◆ What you will do:
Write out each line exactly as it stands, please.

┌─ Provided data

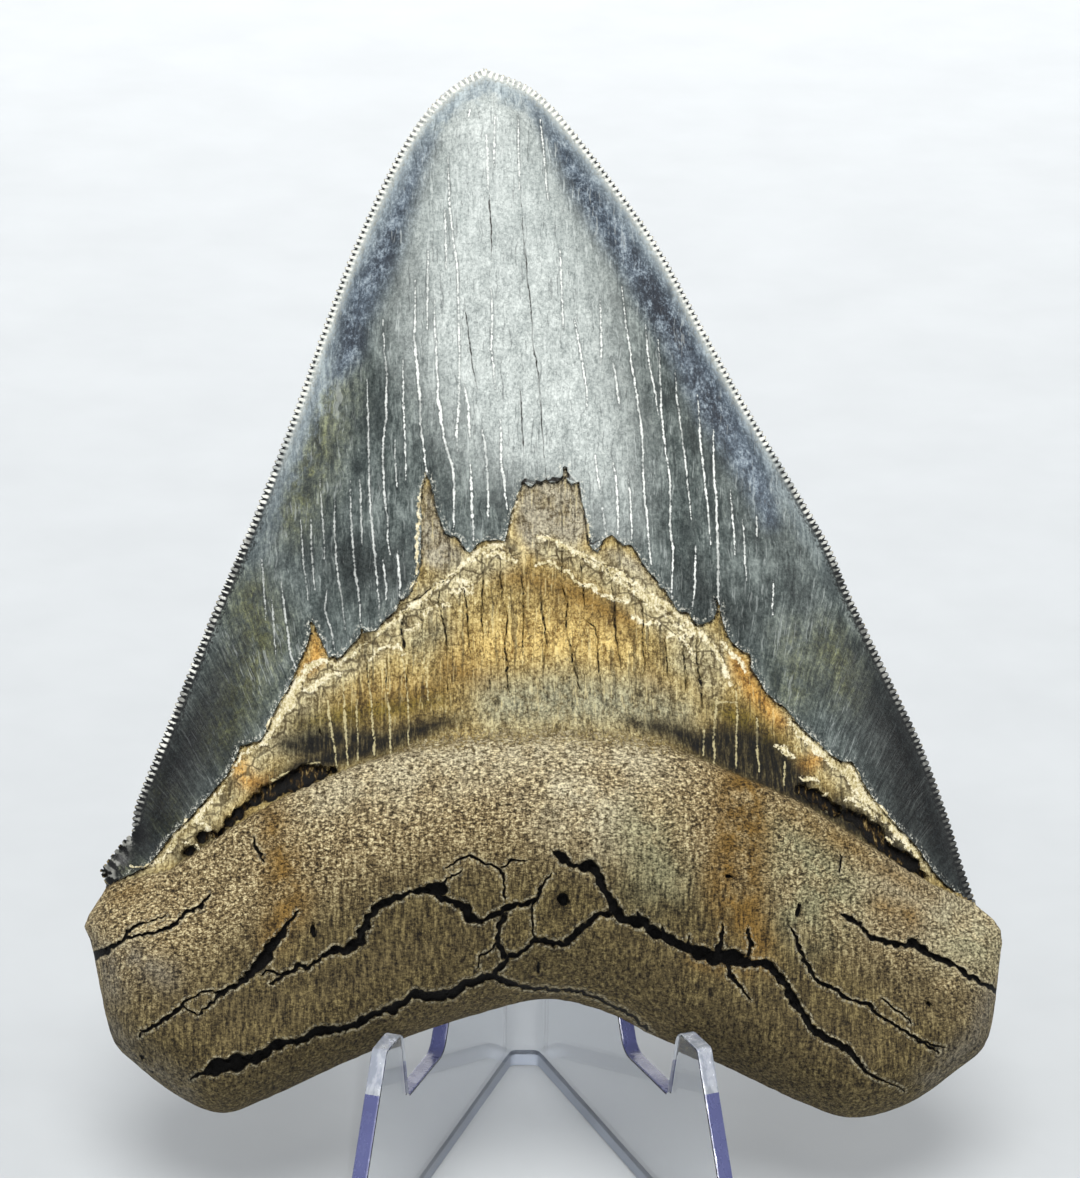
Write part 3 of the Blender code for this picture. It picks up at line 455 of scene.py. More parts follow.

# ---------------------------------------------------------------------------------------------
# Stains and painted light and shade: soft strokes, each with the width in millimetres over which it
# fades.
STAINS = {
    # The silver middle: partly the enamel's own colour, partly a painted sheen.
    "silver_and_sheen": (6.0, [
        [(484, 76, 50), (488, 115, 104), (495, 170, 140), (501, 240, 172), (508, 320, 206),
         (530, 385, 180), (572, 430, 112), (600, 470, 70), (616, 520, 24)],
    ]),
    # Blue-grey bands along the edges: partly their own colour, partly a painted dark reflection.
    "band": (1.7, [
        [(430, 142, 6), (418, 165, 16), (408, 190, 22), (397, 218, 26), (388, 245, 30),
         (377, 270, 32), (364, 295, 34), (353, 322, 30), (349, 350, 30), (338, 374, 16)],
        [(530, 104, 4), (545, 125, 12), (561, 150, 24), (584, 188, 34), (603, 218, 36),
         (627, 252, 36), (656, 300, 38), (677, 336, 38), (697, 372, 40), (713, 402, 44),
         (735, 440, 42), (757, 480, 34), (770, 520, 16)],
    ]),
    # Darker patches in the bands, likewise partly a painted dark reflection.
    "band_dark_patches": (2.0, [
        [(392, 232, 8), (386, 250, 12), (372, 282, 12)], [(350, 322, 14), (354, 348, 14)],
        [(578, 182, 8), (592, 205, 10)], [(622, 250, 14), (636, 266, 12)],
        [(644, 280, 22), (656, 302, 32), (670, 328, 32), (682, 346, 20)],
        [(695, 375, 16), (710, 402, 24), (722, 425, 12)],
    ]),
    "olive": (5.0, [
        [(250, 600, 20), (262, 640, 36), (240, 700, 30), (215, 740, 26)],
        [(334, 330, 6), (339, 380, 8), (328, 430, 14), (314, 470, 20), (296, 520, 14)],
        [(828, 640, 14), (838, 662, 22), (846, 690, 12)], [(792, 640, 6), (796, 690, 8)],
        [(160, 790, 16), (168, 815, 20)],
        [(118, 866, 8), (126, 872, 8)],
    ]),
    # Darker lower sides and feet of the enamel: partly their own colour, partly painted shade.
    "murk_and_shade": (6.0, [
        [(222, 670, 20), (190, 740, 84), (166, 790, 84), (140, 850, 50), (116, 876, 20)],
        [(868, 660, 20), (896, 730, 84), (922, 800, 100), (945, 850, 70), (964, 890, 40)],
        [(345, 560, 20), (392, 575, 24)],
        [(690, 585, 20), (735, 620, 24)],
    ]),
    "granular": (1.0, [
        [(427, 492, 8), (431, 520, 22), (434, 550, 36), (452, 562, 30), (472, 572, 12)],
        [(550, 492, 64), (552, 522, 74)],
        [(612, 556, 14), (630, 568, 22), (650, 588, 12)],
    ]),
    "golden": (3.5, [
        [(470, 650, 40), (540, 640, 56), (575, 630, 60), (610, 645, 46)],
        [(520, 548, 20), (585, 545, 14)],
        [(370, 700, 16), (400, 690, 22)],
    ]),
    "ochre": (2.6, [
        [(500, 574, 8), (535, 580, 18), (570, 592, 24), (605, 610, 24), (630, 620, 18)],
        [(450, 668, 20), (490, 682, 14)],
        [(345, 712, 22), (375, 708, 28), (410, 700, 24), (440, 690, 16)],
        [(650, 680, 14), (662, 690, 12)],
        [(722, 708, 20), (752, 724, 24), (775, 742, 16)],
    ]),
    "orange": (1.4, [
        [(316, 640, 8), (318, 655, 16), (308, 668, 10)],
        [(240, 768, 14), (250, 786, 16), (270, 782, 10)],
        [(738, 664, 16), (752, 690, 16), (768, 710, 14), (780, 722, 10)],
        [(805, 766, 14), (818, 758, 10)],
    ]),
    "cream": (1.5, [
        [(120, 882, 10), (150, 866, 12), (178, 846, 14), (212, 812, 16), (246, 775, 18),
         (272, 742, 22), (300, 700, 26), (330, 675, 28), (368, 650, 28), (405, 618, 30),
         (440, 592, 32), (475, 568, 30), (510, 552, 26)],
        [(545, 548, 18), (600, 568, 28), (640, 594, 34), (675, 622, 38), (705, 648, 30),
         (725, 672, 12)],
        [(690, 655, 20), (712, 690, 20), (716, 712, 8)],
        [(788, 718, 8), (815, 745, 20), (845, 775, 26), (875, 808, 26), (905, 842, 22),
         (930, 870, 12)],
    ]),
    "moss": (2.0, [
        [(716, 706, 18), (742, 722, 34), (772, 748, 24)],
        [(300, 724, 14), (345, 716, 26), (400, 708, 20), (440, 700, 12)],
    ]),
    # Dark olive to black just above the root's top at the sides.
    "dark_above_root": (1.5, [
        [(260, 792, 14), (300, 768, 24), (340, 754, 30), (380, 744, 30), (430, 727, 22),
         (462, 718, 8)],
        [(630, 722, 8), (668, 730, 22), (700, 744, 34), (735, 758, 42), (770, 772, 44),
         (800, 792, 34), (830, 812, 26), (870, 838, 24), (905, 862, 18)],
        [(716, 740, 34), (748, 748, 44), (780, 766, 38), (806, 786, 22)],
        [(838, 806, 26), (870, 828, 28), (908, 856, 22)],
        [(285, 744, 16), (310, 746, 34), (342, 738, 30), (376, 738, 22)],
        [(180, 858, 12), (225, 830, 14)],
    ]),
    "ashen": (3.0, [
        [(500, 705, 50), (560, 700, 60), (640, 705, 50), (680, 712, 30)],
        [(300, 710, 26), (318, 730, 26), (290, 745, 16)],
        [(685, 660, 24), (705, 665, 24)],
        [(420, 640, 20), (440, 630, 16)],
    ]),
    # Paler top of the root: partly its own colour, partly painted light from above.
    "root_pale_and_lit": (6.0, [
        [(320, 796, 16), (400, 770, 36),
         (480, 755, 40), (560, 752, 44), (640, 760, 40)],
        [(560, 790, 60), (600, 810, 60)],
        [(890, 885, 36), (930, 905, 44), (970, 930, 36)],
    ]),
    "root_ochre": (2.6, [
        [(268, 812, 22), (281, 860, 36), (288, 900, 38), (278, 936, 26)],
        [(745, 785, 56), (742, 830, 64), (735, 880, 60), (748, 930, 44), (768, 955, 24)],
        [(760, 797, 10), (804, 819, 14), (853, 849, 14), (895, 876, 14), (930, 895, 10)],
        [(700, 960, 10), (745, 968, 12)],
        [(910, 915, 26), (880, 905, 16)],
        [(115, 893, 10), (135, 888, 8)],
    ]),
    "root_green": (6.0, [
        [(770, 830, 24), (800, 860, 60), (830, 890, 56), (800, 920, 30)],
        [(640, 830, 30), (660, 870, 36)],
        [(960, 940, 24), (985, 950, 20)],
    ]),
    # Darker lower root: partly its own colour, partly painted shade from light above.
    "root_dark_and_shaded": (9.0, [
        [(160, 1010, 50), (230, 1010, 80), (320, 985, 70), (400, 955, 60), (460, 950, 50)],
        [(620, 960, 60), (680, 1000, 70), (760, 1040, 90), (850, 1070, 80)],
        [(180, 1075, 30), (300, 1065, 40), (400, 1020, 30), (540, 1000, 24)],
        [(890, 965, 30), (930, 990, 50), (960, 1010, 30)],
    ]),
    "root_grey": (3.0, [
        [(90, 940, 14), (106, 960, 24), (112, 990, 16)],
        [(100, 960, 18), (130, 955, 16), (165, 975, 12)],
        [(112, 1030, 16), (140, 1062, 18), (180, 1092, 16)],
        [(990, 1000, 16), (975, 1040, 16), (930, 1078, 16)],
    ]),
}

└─

◆ Full output:
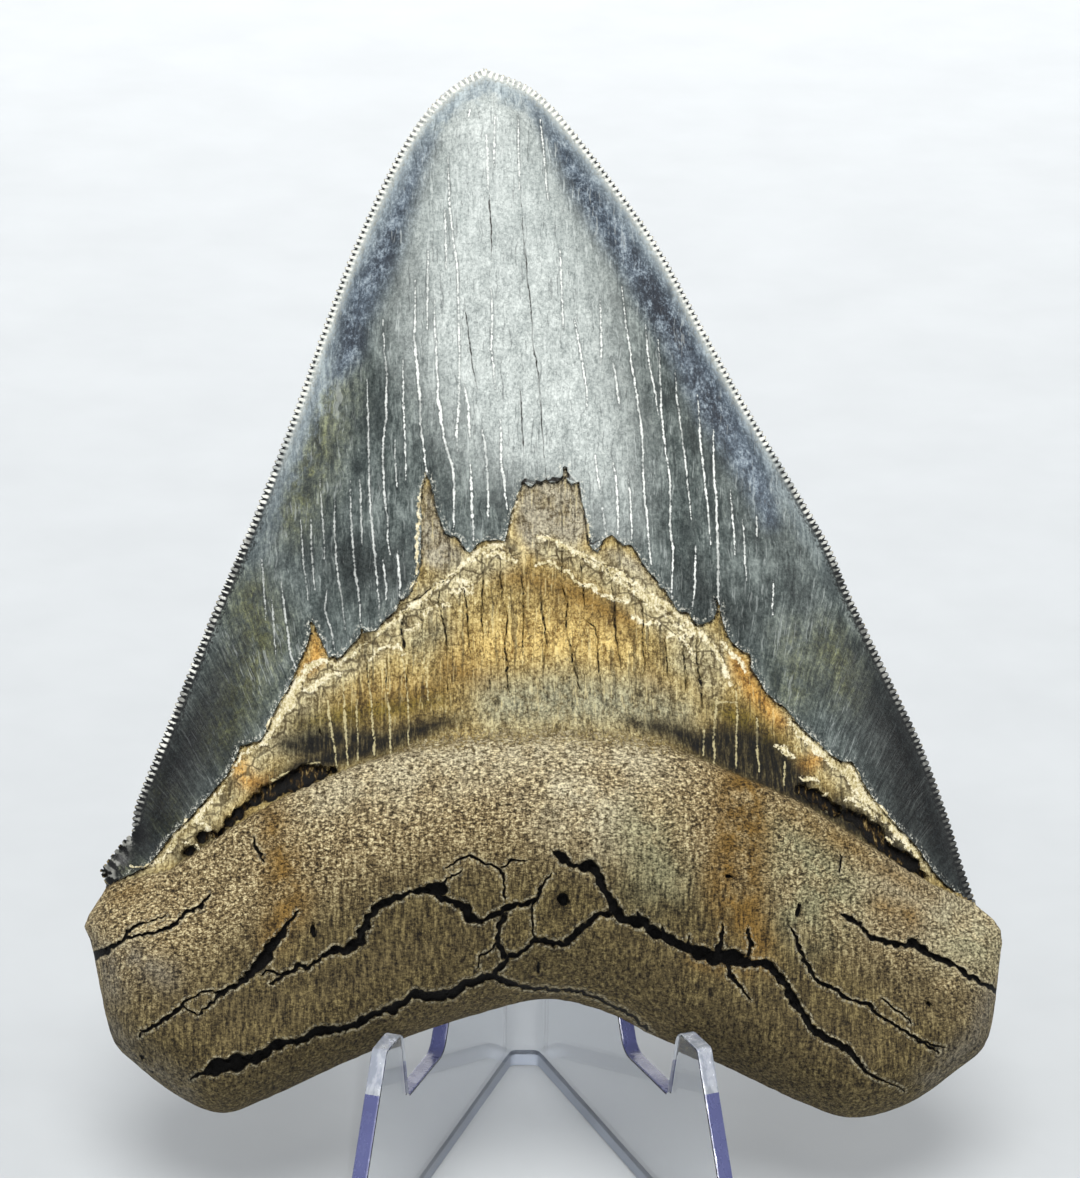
Write part 3 of the Blender code for this picture. It picks up at line 455 of scene.py. More parts follow.

# ---------------------------------------------------------------------------------------------
# Stains and painted light and shade: soft strokes, each with the width in millimetres over which it
# fades.
STAINS = {
    # The silver middle: partly the enamel's own colour, partly a painted sheen.
    "silver_and_sheen": (6.0, [
        [(484, 76, 50), (488, 115, 104), (495, 170, 140), (501, 240, 172), (508, 320, 206),
         (530, 385, 180), (572, 430, 112), (600, 470, 70), (616, 520, 24)],
    ]),
    # Blue-grey bands along the edges: partly their own colour, partly a painted dark reflection.
    "band": (1.7, [
        [(430, 142, 6), (418, 165, 16), (408, 190, 22), (397, 218, 26), (388, 245, 30),
         (377, 270, 32), (364, 295, 34), (353, 322, 30), (349, 350, 30), (338, 374, 16)],
        [(530, 104, 4), (545, 125, 12), (561, 150, 24), (584, 188, 34), (603, 218, 36),
         (627, 252, 36), (656, 300, 38), (677, 336, 38), (697, 372, 40), (713, 402, 44),
         (735, 440, 42), (757, 480, 34), (770, 520, 16)],
    ]),
    # Darker patches in the bands, likewise partly a painted dark reflection.
    "band_dark_patches": (2.0, [
        [(392, 232, 8), (386, 250, 12), (372, 282, 12)], [(350, 322, 14), (354, 348, 14)],
        [(578, 182, 8), (592, 205, 10)], [(622, 250, 14), (636, 266, 12)],
        [(644, 280, 22), (656, 302, 32), (670, 328, 32), (682, 346, 20)],
        [(695, 375, 16), (710, 402, 24), (722, 425, 12)],
    ]),
    "olive": (5.0, [
        [(250, 600, 20), (262, 640, 36), (240, 700, 30), (215, 740, 26)],
        [(334, 330, 6), (339, 380, 8), (328, 430, 14), (314, 470, 20), (296, 520, 14)],
        [(828, 640, 14), (838, 662, 22), (846, 690, 12)], [(792, 640, 6), (796, 690, 8)],
        [(160, 790, 16), (168, 815, 20)],
        [(118, 866, 8), (126, 872, 8)],
    ]),
    # Darker lower sides and feet of the enamel: partly their own colour, partly painted shade.
    "murk_and_shade": (6.0, [
        [(222, 670, 20), (190, 740, 84), (166, 790, 84), (140, 850, 50), (116, 876, 20)],
        [(868, 660, 20), (896, 730, 84), (922, 800, 100), (945, 850, 70), (964, 890, 40)],
        [(345, 560, 20), (392, 575, 24)],
        [(690, 585, 20), (735, 620, 24)],
    ]),
    "granular": (1.0, [
        [(427, 492, 8), (431, 520, 22), (434, 550, 36), (452, 562, 30), (472, 572, 12)],
        [(550, 492, 64), (552, 522, 74)],
        [(612, 556, 14), (630, 568, 22), (650, 588, 12)],
    ]),
    "golden": (3.5, [
        [(470, 650, 40), (540, 640, 56), (575, 630, 60), (610, 645, 46)],
        [(520, 548, 20), (585, 545, 14)],
        [(370, 700, 16), (400, 690, 22)],
    ]),
    "ochre": (2.6, [
        [(500, 574, 8), (535, 580, 18), (570, 592, 24), (605, 610, 24), (630, 620, 18)],
        [(450, 668, 20), (490, 682, 14)],
        [(345, 712, 22), (375, 708, 28), (410, 700, 24), (440, 690, 16)],
        [(650, 680, 14), (662, 690, 12)],
        [(722, 708, 20), (752, 724, 24), (775, 742, 16)],
    ]),
    "orange": (1.4, [
        [(316, 640, 8), (318, 655, 16), (308, 668, 10)],
        [(240, 768, 14), (250, 786, 16), (270, 782, 10)],
        [(738, 664, 16), (752, 690, 16), (768, 710, 14), (780, 722, 10)],
        [(805, 766, 14), (818, 758, 10)],
    ]),
    "cream": (1.5, [
        [(120, 882, 10), (150, 866, 12), (178, 846, 14), (212, 812, 16), (246, 775, 18),
         (272, 742, 22), (300, 700, 26), (330, 675, 28), (368, 650, 28), (405, 618, 30),
         (440, 592, 32), (475, 568, 30), (510, 552, 26)],
        [(545, 548, 18), (600, 568, 28), (640, 594, 34), (675, 622, 38), (705, 648, 30),
         (725, 672, 12)],
        [(690, 655, 20), (712, 690, 20), (716, 712, 8)],
        [(788, 718, 8), (815, 745, 20), (845, 775, 26), (875, 808, 26), (905, 842, 22),
         (930, 870, 12)],
    ]),
    "moss": (2.0, [
        [(716, 706, 18), (742, 722, 34), (772, 748, 24)],
        [(300, 724, 14), (345, 716, 26), (400, 708, 20), (440, 700, 12)],
    ]),
    # Dark olive to black just above the root's top at the sides.
    "dark_above_root": (1.5, [
        [(260, 792, 14), (300, 768, 24), (340, 754, 30), (380, 744, 30), (430, 727, 22),
         (462, 718, 8)],
        [(630, 722, 8), (668, 730, 22), (700, 744, 34), (735, 758, 42), (770, 772, 44),
         (800, 792, 34), (830, 812, 26), (870, 838, 24), (905, 862, 18)],
        [(716, 740, 34), (748, 748, 44), (780, 766, 38), (806, 786, 22)],
        [(838, 806, 26), (870, 828, 28), (908, 856, 22)],
        [(285, 744, 16), (310, 746, 34), (342, 738, 30), (376, 738, 22)],
        [(180, 858, 12), (225, 830, 14)],
    ]),
    "ashen": (3.0, [
        [(500, 705, 50), (560, 700, 60), (640, 705, 50), (680, 712, 30)],
        [(300, 710, 26), (318, 730, 26), (290, 745, 16)],
        [(685, 660, 24), (705, 665, 24)],
        [(420, 640, 20), (440, 630, 16)],
    ]),
    # Paler top of the root: partly its own colour, partly painted light from above.
    "root_pale_and_lit": (6.0, [
        [(320, 796, 16), (400, 770, 36),
         (480, 755, 40), (560, 752, 44), (640, 760, 40)],
        [(560, 790, 60), (600, 810, 60)],
        [(890, 885, 36), (930, 905, 44), (970, 930, 36)],
    ]),
    "root_ochre": (2.6, [
        [(268, 812, 22), (281, 860, 36), (288, 900, 38), (278, 936, 26)],
        [(745, 785, 56), (742, 830, 64), (735, 880, 60), (748, 930, 44), (768, 955, 24)],
        [(760, 797, 10), (804, 819, 14), (853, 849, 14), (895, 876, 14), (930, 895, 10)],
        [(700, 960, 10), (745, 968, 12)],
        [(910, 915, 26), (880, 905, 16)],
        [(115, 893, 10), (135, 888, 8)],
    ]),
    "root_green": (6.0, [
        [(770, 830, 24), (800, 860, 60), (830, 890, 56), (800, 920, 30)],
        [(640, 830, 30), (660, 870, 36)],
        [(960, 940, 24), (985, 950, 20)],
    ]),
    # Darker lower root: partly its own colour, partly painted shade from light above.
    "root_dark_and_shaded": (9.0, [
        [(160, 1010, 50), (230, 1010, 80), (320, 985, 70), (400, 955, 60), (460, 950, 50)],
        [(620, 960, 60), (680, 1000, 70), (760, 1040, 90), (850, 1070, 80)],
        [(180, 1075, 30), (300, 1065, 40), (400, 1020, 30), (540, 1000, 24)],
        [(890, 965, 30), (930, 990, 50), (960, 1010, 30)],
    ]),
    "root_grey": (3.0, [
        [(90, 940, 14), (106, 960, 24), (112, 990, 16)],
        [(100, 960, 18), (130, 955, 16), (165, 975, 12)],
        [(112, 1030, 16), (140, 1062, 18), (180, 1092, 16)],
        [(990, 1000, 16), (975, 1040, 16), (930, 1078, 16)],
    ]),
}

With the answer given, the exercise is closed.